======== Given data ========

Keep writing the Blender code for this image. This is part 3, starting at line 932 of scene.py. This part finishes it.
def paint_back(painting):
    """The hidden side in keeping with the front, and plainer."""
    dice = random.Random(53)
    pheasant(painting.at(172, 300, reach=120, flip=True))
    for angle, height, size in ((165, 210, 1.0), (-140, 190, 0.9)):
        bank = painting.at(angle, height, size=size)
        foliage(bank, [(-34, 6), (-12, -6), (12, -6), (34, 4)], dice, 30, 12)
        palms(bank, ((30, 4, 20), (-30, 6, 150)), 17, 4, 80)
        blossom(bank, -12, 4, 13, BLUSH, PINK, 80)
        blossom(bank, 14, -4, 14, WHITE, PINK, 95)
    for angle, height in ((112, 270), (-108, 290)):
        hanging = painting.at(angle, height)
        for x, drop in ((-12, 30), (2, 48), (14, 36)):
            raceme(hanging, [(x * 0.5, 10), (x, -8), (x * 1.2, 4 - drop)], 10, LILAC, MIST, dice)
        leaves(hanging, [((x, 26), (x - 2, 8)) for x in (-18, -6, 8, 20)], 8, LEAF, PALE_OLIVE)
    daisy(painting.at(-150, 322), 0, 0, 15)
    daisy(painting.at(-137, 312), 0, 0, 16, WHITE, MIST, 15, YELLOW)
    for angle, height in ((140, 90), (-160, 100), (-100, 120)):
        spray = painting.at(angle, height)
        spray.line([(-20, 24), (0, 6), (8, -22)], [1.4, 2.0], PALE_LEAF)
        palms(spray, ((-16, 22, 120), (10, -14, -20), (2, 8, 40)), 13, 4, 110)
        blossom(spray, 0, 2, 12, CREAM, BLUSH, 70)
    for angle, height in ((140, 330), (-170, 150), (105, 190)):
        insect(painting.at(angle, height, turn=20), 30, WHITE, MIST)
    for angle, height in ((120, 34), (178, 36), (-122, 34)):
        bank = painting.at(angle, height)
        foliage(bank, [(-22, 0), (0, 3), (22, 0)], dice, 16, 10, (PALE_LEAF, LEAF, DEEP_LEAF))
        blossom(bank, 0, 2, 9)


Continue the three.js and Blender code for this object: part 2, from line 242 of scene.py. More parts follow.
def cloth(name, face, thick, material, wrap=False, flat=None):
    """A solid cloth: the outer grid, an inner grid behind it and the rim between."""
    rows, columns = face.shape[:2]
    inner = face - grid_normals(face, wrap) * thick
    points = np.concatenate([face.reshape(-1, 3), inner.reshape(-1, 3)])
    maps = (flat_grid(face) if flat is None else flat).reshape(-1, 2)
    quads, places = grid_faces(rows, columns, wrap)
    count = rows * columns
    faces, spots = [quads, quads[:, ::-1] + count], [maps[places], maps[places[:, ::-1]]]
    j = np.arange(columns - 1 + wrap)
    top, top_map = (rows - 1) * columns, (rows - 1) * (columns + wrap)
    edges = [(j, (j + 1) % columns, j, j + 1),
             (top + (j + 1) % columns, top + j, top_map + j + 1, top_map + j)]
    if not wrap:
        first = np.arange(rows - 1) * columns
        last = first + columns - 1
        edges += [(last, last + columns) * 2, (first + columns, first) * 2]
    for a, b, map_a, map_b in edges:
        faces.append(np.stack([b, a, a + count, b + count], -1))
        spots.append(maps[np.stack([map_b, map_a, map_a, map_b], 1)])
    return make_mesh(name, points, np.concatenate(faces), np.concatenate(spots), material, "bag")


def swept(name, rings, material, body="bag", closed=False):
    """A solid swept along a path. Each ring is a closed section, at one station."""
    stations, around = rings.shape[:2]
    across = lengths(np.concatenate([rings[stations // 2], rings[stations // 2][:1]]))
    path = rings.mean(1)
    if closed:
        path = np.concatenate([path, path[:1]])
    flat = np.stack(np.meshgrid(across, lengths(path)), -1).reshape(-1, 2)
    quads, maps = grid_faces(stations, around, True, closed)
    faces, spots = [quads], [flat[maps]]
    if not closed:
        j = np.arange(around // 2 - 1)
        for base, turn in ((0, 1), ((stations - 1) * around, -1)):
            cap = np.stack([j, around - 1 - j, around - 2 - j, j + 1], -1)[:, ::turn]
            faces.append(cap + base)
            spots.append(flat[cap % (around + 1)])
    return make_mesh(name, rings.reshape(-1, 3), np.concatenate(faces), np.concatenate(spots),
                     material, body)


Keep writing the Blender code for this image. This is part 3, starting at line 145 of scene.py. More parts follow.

========

**Given request**
Reproduce the listing in full. Keep it exactly as written.

**The solution**
Keep writing the Blender code for this image. This is part 3, starting at line 932 of scene.py. This part finishes it.
def paint_back(painting):
    """The hidden side in keeping with the front, and plainer."""
    dice = random.Random(53)
    pheasant(painting.at(172, 300, reach=120, flip=True))
    for angle, height, size in ((165, 210, 1.0), (-140, 190, 0.9)):
        bank = painting.at(angle, height, size=size)
        foliage(bank, [(-34, 6), (-12, -6), (12, -6), (34, 4)], dice, 30, 12)
        palms(bank, ((30, 4, 20), (-30, 6, 150)), 17, 4, 80)
        blossom(bank, -12, 4, 13, BLUSH, PINK, 80)
        blossom(bank, 14, -4, 14, WHITE, PINK, 95)
    for angle, height in ((112, 270), (-108, 290)):
        hanging = painting.at(angle, height)
        for x, drop in ((-12, 30), (2, 48), (14, 36)):
            raceme(hanging, [(x * 0.5, 10), (x, -8), (x * 1.2, 4 - drop)], 10, LILAC, MIST, dice)
        leaves(hanging, [((x, 26), (x - 2, 8)) for x in (-18, -6, 8, 20)], 8, LEAF, PALE_OLIVE)
    daisy(painting.at(-150, 322), 0, 0, 15)
    daisy(painting.at(-137, 312), 0, 0, 16, WHITE, MIST, 15, YELLOW)
    for angle, height in ((140, 90), (-160, 100), (-100, 120)):
        spray = painting.at(angle, height)
        spray.line([(-20, 24), (0, 6), (8, -22)], [1.4, 2.0], PALE_LEAF)
        palms(spray, ((-16, 22, 120), (10, -14, -20), (2, 8, 40)), 13, 4, 110)
        blossom(spray, 0, 2, 12, CREAM, BLUSH, 70)
    for angle, height in ((140, 330), (-170, 150), (105, 190)):
        insect(painting.at(angle, height, turn=20), 30, WHITE, MIST)
    for angle, height in ((120, 34), (178, 36), (-122, 34)):
        bank = painting.at(angle, height)
        foliage(bank, [(-22, 0), (0, 3), (22, 0)], dice, 16, 10, (PALE_LEAF, LEAF, DEEP_LEAF))
        blossom(bank, 0, 2, 9)


Continue the three.js and Blender code for this object: part 2, from line 242 of scene.py. More parts follow.
def cloth(name, face, thick, material, wrap=False, flat=None):
    """A solid cloth: the outer grid, an inner grid behind it and the rim between."""
    rows, columns = face.shape[:2]
    inner = face - grid_normals(face, wrap) * thick
    points = np.concatenate([face.reshape(-1, 3), inner.reshape(-1, 3)])
    maps = (flat_grid(face) if flat is None else flat).reshape(-1, 2)
    quads, places = grid_faces(rows, columns, wrap)
    count = rows * columns
    faces, spots = [quads, quads[:, ::-1] + count], [maps[places], maps[places[:, ::-1]]]
    j = np.arange(columns - 1 + wrap)
    top, top_map = (rows - 1) * columns, (rows - 1) * (columns + wrap)
    edges = [(j, (j + 1) % columns, j, j + 1),
             (top + (j + 1) % columns, top + j, top_map + j + 1, top_map + j)]
    if not wrap:
        first = np.arange(rows - 1) * columns
        last = first + columns - 1
        edges += [(last, last + columns) * 2, (first + columns, first) * 2]
    for a, b, map_a, map_b in edges:
        faces.append(np.stack([b, a, a + count, b + count], -1))
        spots.append(maps[np.stack([map_b, map_a, map_a, map_b], 1)])
    return make_mesh(name, points, np.concatenate(faces), np.concatenate(spots), material, "bag")


def swept(name, rings, material, body="bag", closed=False):
    """A solid swept along a path. Each ring is a closed section, at one station."""
    stations, around = rings.shape[:2]
    across = lengths(np.concatenate([rings[stations // 2], rings[stations // 2][:1]]))
    path = rings.mean(1)
    if closed:
        path = np.concatenate([path, path[:1]])
    flat = np.stack(np.meshgrid(across, lengths(path)), -1).reshape(-1, 2)
    quads, maps = grid_faces(stations, around, True, closed)
    faces, spots = [quads], [flat[maps]]
    if not closed:
        j = np.arange(around // 2 - 1)
        for base, turn in ((0, 1), ((stations - 1) * around, -1)):
            cap = np.stack([j, around - 1 - j, around - 2 - j, j + 1], -1)[:, ::turn]
            faces.append(cap + base)
            spots.append(flat[cap % (around + 1)])
    return make_mesh(name, rings.reshape(-1, 3), np.concatenate(faces), np.concatenate(spots),
                     material, body)


Keep writing the Blender code for this image. This is part 3, starting at line 145 of scene.py. More parts follow.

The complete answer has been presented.